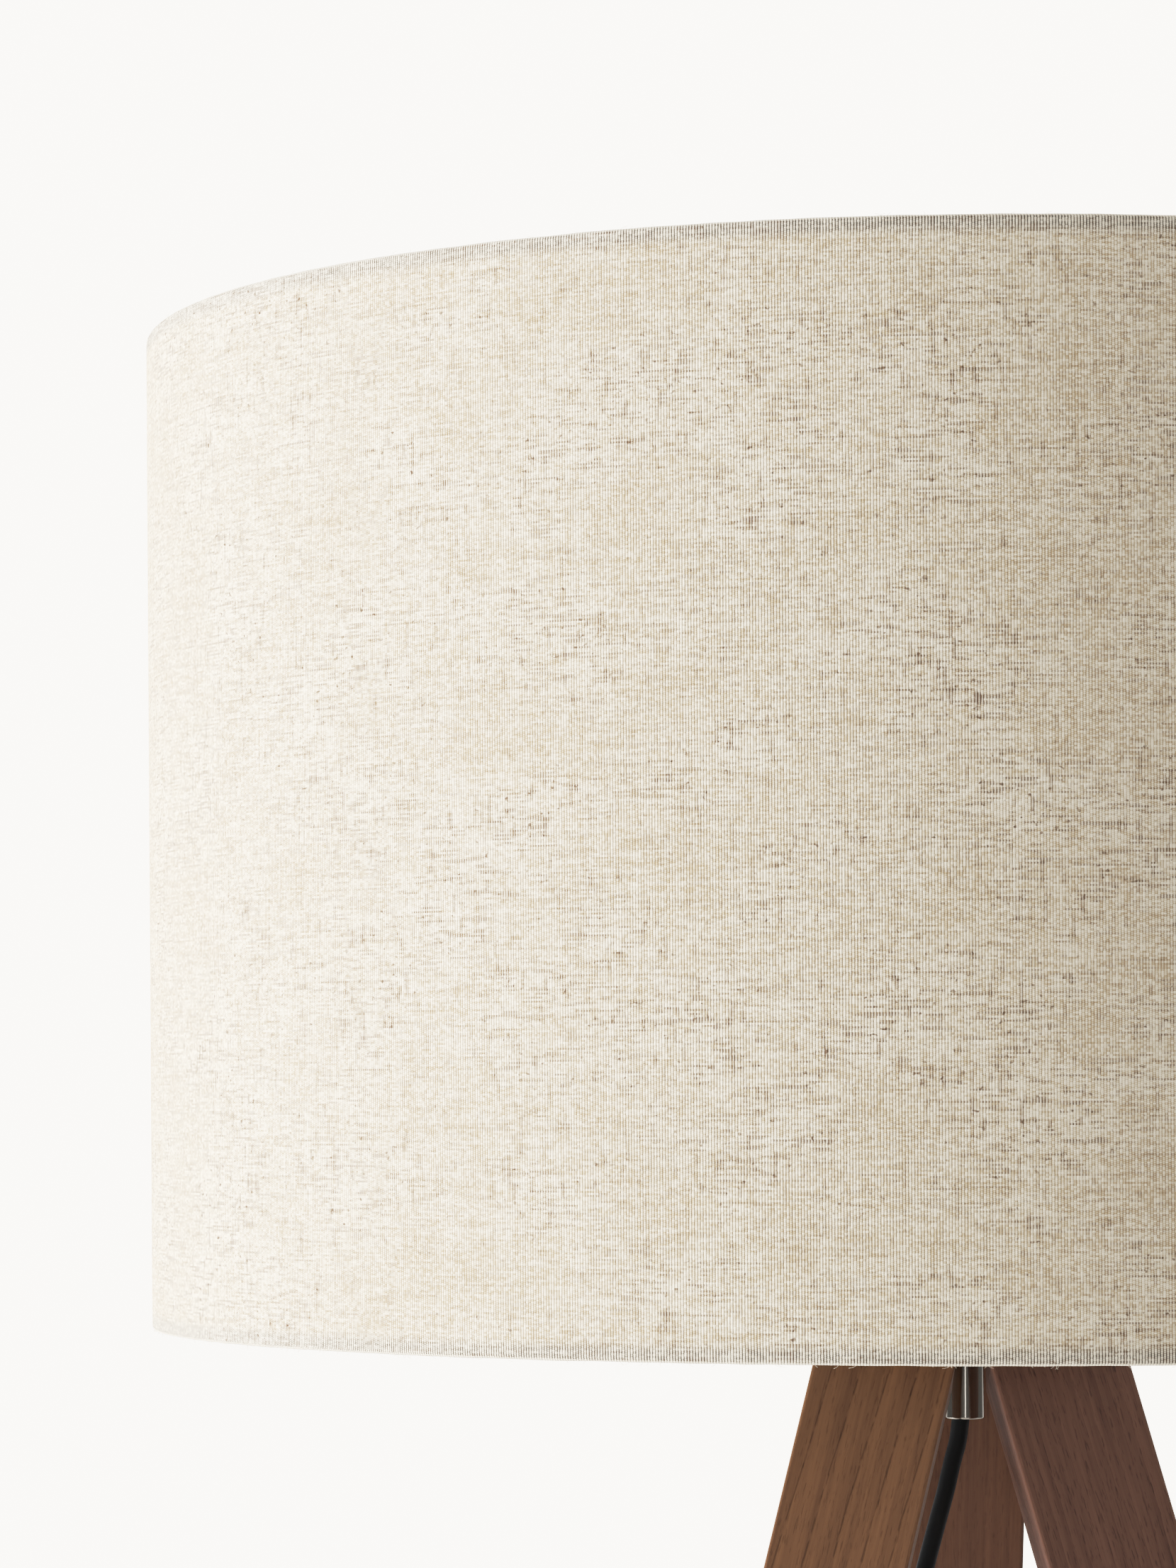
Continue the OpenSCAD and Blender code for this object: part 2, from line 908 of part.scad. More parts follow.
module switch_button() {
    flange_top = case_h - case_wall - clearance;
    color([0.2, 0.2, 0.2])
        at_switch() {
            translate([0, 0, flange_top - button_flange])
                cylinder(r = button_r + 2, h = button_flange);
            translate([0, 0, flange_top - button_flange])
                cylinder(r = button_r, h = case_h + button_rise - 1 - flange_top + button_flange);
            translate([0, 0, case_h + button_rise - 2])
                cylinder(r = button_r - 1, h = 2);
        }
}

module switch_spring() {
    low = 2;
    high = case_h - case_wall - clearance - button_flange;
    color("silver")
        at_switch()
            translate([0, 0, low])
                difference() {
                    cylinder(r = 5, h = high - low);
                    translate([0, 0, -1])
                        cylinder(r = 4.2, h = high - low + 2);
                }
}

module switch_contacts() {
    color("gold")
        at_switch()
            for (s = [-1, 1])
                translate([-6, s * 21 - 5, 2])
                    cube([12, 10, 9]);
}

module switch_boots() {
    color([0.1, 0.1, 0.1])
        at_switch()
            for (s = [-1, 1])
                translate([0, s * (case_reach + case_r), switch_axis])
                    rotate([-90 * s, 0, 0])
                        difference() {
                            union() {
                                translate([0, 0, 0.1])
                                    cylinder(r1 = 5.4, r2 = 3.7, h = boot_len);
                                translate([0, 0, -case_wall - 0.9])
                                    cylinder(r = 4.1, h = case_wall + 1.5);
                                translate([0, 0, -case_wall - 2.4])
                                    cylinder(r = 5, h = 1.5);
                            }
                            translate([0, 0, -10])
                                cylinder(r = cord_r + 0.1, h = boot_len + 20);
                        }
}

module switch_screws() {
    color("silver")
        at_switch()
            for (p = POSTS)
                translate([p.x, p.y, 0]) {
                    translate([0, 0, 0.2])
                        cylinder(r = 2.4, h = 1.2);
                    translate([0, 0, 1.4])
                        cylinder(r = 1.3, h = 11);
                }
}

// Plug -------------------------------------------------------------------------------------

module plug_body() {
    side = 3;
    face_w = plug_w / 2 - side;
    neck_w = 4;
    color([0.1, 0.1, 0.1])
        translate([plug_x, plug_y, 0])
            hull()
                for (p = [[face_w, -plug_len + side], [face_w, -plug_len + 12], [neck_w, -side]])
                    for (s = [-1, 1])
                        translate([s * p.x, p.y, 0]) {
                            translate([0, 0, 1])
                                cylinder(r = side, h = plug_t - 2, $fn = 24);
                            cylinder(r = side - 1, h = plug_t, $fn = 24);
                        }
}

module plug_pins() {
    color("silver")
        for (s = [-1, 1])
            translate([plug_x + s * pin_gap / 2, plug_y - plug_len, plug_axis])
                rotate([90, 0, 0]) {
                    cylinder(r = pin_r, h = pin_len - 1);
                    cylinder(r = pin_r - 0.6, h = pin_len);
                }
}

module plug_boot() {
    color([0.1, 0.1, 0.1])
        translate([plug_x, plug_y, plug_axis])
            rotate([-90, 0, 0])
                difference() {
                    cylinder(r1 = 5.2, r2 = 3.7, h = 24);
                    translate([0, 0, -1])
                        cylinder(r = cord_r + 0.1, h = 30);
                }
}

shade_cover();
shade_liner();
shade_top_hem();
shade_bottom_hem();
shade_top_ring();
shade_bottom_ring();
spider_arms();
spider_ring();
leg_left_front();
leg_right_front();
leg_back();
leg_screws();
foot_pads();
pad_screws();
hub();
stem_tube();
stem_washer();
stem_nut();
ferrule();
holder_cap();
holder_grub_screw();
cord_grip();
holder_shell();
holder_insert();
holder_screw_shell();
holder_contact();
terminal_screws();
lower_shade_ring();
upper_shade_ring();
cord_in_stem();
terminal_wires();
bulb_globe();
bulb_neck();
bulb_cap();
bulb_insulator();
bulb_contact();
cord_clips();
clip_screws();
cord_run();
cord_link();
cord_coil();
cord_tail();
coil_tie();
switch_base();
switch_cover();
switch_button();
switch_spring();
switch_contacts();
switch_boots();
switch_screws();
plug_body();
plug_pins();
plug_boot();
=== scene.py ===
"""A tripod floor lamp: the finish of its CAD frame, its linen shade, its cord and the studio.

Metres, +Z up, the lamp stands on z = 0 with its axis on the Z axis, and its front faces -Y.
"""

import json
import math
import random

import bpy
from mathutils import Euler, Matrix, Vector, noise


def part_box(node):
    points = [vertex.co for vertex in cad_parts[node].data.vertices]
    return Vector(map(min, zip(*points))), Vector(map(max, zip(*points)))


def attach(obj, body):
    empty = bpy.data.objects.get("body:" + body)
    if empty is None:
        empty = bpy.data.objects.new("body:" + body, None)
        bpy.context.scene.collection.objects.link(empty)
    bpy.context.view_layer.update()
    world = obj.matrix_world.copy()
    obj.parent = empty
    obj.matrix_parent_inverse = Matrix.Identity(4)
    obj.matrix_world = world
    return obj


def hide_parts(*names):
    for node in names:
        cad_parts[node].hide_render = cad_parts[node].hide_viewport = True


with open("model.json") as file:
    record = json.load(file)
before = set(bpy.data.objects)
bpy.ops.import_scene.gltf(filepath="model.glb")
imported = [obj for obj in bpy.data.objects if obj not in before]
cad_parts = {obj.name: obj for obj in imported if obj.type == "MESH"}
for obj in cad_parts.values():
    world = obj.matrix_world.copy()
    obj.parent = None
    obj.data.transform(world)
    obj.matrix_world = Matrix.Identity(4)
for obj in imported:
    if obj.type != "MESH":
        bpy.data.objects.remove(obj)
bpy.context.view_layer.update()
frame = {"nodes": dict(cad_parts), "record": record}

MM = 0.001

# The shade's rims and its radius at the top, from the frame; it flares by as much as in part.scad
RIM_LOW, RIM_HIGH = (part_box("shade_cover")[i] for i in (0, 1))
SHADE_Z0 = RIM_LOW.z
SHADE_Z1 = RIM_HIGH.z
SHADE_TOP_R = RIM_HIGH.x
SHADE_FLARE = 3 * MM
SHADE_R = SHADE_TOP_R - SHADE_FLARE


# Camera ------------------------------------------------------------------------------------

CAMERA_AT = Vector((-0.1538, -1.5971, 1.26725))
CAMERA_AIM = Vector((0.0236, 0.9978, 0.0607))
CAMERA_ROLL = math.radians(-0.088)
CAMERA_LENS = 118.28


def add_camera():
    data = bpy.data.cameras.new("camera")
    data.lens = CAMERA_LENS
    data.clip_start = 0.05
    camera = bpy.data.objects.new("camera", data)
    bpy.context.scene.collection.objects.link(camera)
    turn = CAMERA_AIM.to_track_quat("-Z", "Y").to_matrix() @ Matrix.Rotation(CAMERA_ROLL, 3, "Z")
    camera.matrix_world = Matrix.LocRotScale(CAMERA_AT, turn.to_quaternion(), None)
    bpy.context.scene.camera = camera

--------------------

Print the whole listing again, exactly.

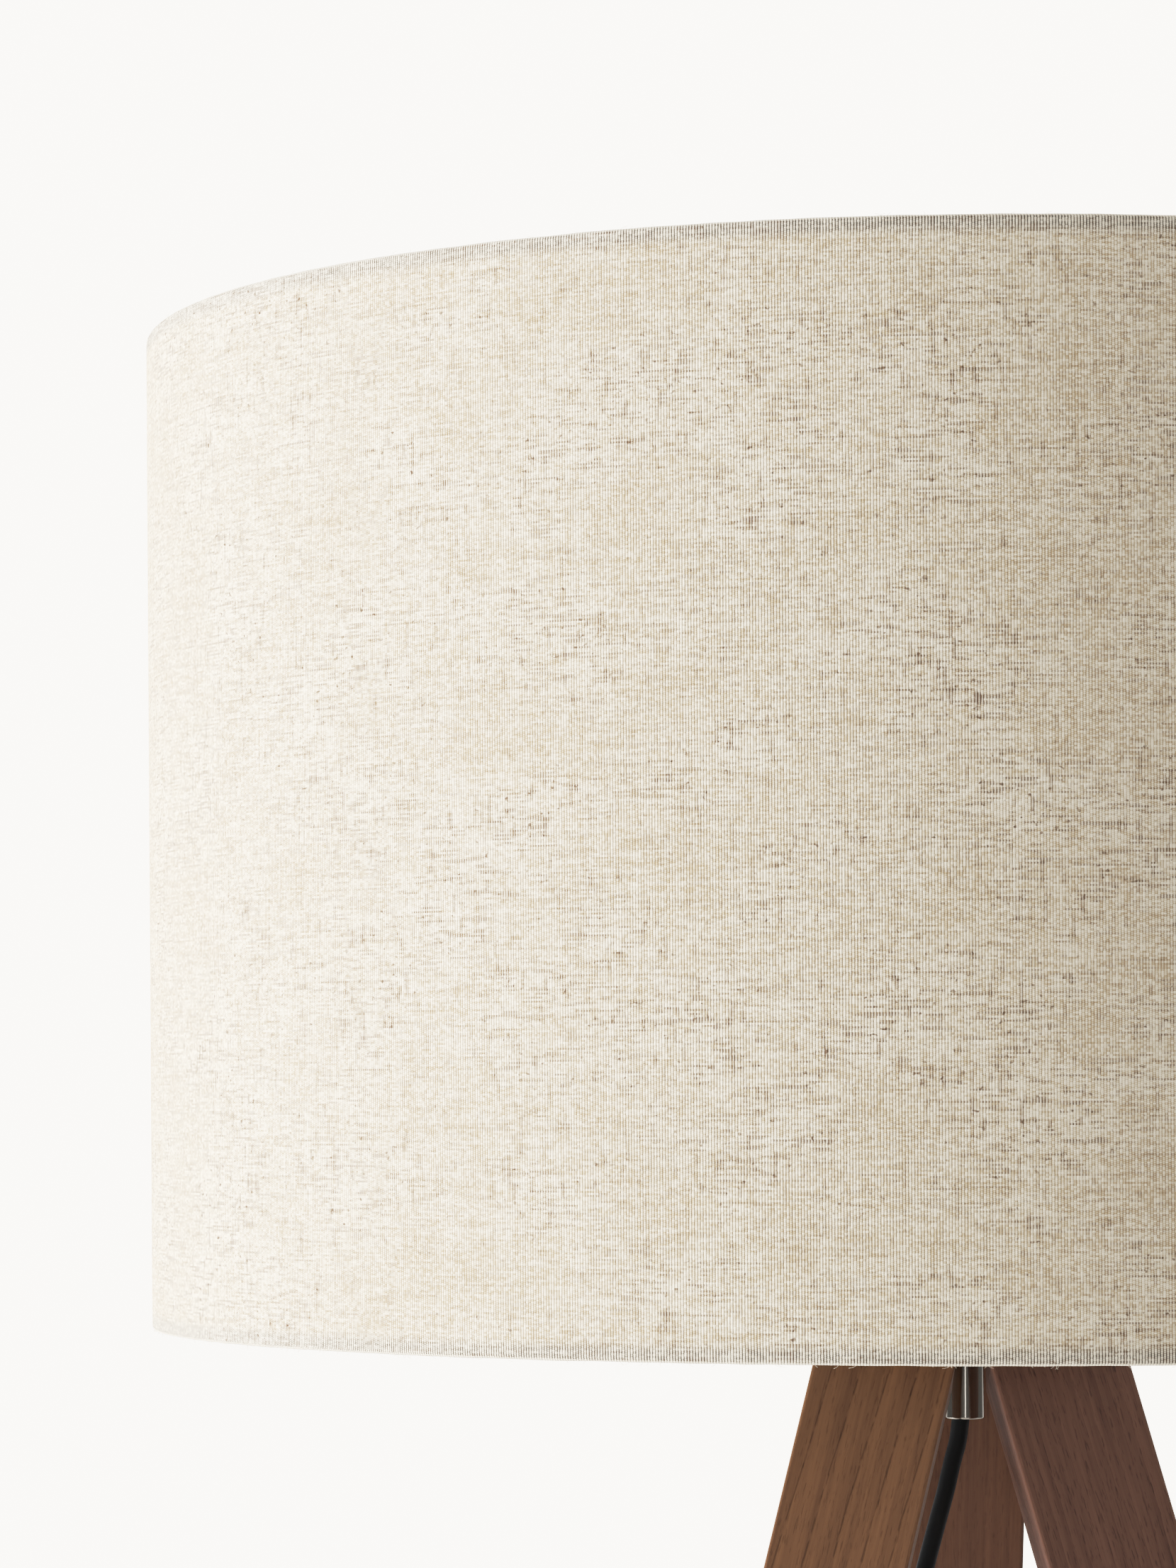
Continue the OpenSCAD and Blender code for this object: part 2, from line 908 of part.scad. More parts follow.
module switch_button() {
    flange_top = case_h - case_wall - clearance;
    color([0.2, 0.2, 0.2])
        at_switch() {
            translate([0, 0, flange_top - button_flange])
                cylinder(r = button_r + 2, h = button_flange);
            translate([0, 0, flange_top - button_flange])
                cylinder(r = button_r, h = case_h + button_rise - 1 - flange_top + button_flange);
            translate([0, 0, case_h + button_rise - 2])
                cylinder(r = button_r - 1, h = 2);
        }
}

module switch_spring() {
    low = 2;
    high = case_h - case_wall - clearance - button_flange;
    color("silver")
        at_switch()
            translate([0, 0, low])
                difference() {
                    cylinder(r = 5, h = high - low);
                    translate([0, 0, -1])
                        cylinder(r = 4.2, h = high - low + 2);
                }
}

module switch_contacts() {
    color("gold")
        at_switch()
            for (s = [-1, 1])
                translate([-6, s * 21 - 5, 2])
                    cube([12, 10, 9]);
}

module switch_boots() {
    color([0.1, 0.1, 0.1])
        at_switch()
            for (s = [-1, 1])
                translate([0, s * (case_reach + case_r), switch_axis])
                    rotate([-90 * s, 0, 0])
                        difference() {
                            union() {
                                translate([0, 0, 0.1])
                                    cylinder(r1 = 5.4, r2 = 3.7, h = boot_len);
                                translate([0, 0, -case_wall - 0.9])
                                    cylinder(r = 4.1, h = case_wall + 1.5);
                                translate([0, 0, -case_wall - 2.4])
                                    cylinder(r = 5, h = 1.5);
                            }
                            translate([0, 0, -10])
                                cylinder(r = cord_r + 0.1, h = boot_len + 20);
                        }
}

module switch_screws() {
    color("silver")
        at_switch()
            for (p = POSTS)
                translate([p.x, p.y, 0]) {
                    translate([0, 0, 0.2])
                        cylinder(r = 2.4, h = 1.2);
                    translate([0, 0, 1.4])
                        cylinder(r = 1.3, h = 11);
                }
}

// Plug -------------------------------------------------------------------------------------

module plug_body() {
    side = 3;
    face_w = plug_w / 2 - side;
    neck_w = 4;
    color([0.1, 0.1, 0.1])
        translate([plug_x, plug_y, 0])
            hull()
                for (p = [[face_w, -plug_len + side], [face_w, -plug_len + 12], [neck_w, -side]])
                    for (s = [-1, 1])
                        translate([s * p.x, p.y, 0]) {
                            translate([0, 0, 1])
                                cylinder(r = side, h = plug_t - 2, $fn = 24);
                            cylinder(r = side - 1, h = plug_t, $fn = 24);
                        }
}

module plug_pins() {
    color("silver")
        for (s = [-1, 1])
            translate([plug_x + s * pin_gap / 2, plug_y - plug_len, plug_axis])
                rotate([90, 0, 0]) {
                    cylinder(r = pin_r, h = pin_len - 1);
                    cylinder(r = pin_r - 0.6, h = pin_len);
                }
}

module plug_boot() {
    color([0.1, 0.1, 0.1])
        translate([plug_x, plug_y, plug_axis])
            rotate([-90, 0, 0])
                difference() {
                    cylinder(r1 = 5.2, r2 = 3.7, h = 24);
                    translate([0, 0, -1])
                        cylinder(r = cord_r + 0.1, h = 30);
                }
}

shade_cover();
shade_liner();
shade_top_hem();
shade_bottom_hem();
shade_top_ring();
shade_bottom_ring();
spider_arms();
spider_ring();
leg_left_front();
leg_right_front();
leg_back();
leg_screws();
foot_pads();
pad_screws();
hub();
stem_tube();
stem_washer();
stem_nut();
ferrule();
holder_cap();
holder_grub_screw();
cord_grip();
holder_shell();
holder_insert();
holder_screw_shell();
holder_contact();
terminal_screws();
lower_shade_ring();
upper_shade_ring();
cord_in_stem();
terminal_wires();
bulb_globe();
bulb_neck();
bulb_cap();
bulb_insulator();
bulb_contact();
cord_clips();
clip_screws();
cord_run();
cord_link();
cord_coil();
cord_tail();
coil_tie();
switch_base();
switch_cover();
switch_button();
switch_spring();
switch_contacts();
switch_boots();
switch_screws();
plug_body();
plug_pins();
plug_boot();
=== scene.py ===
"""A tripod floor lamp: the finish of its CAD frame, its linen shade, its cord and the studio.

Metres, +Z up, the lamp stands on z = 0 with its axis on the Z axis, and its front faces -Y.
"""

import json
import math
import random

import bpy
from mathutils import Euler, Matrix, Vector, noise


def part_box(node):
    points = [vertex.co for vertex in cad_parts[node].data.vertices]
    return Vector(map(min, zip(*points))), Vector(map(max, zip(*points)))


def attach(obj, body):
    empty = bpy.data.objects.get("body:" + body)
    if empty is None:
        empty = bpy.data.objects.new("body:" + body, None)
        bpy.context.scene.collection.objects.link(empty)
    bpy.context.view_layer.update()
    world = obj.matrix_world.copy()
    obj.parent = empty
    obj.matrix_parent_inverse = Matrix.Identity(4)
    obj.matrix_world = world
    return obj


def hide_parts(*names):
    for node in names:
        cad_parts[node].hide_render = cad_parts[node].hide_viewport = True


with open("model.json") as file:
    record = json.load(file)
before = set(bpy.data.objects)
bpy.ops.import_scene.gltf(filepath="model.glb")
imported = [obj for obj in bpy.data.objects if obj not in before]
cad_parts = {obj.name: obj for obj in imported if obj.type == "MESH"}
for obj in cad_parts.values():
    world = obj.matrix_world.copy()
    obj.parent = None
    obj.data.transform(world)
    obj.matrix_world = Matrix.Identity(4)
for obj in imported:
    if obj.type != "MESH":
        bpy.data.objects.remove(obj)
bpy.context.view_layer.update()
frame = {"nodes": dict(cad_parts), "record": record}

MM = 0.001

# The shade's rims and its radius at the top, from the frame; it flares by as much as in part.scad
RIM_LOW, RIM_HIGH = (part_box("shade_cover")[i] for i in (0, 1))
SHADE_Z0 = RIM_LOW.z
SHADE_Z1 = RIM_HIGH.z
SHADE_TOP_R = RIM_HIGH.x
SHADE_FLARE = 3 * MM
SHADE_R = SHADE_TOP_R - SHADE_FLARE


# Camera ------------------------------------------------------------------------------------

CAMERA_AT = Vector((-0.1538, -1.5971, 1.26725))
CAMERA_AIM = Vector((0.0236, 0.9978, 0.0607))
CAMERA_ROLL = math.radians(-0.088)
CAMERA_LENS = 118.28


def add_camera():
    data = bpy.data.cameras.new("camera")
    data.lens = CAMERA_LENS
    data.clip_start = 0.05
    camera = bpy.data.objects.new("camera", data)
    bpy.context.scene.collection.objects.link(camera)
    turn = CAMERA_AIM.to_track_quat("-Z", "Y").to_matrix() @ Matrix.Rotation(CAMERA_ROLL, 3, "Z")
    camera.matrix_world = Matrix.LocRotScale(CAMERA_AT, turn.to_quaternion(), None)
    bpy.context.scene.camera = camera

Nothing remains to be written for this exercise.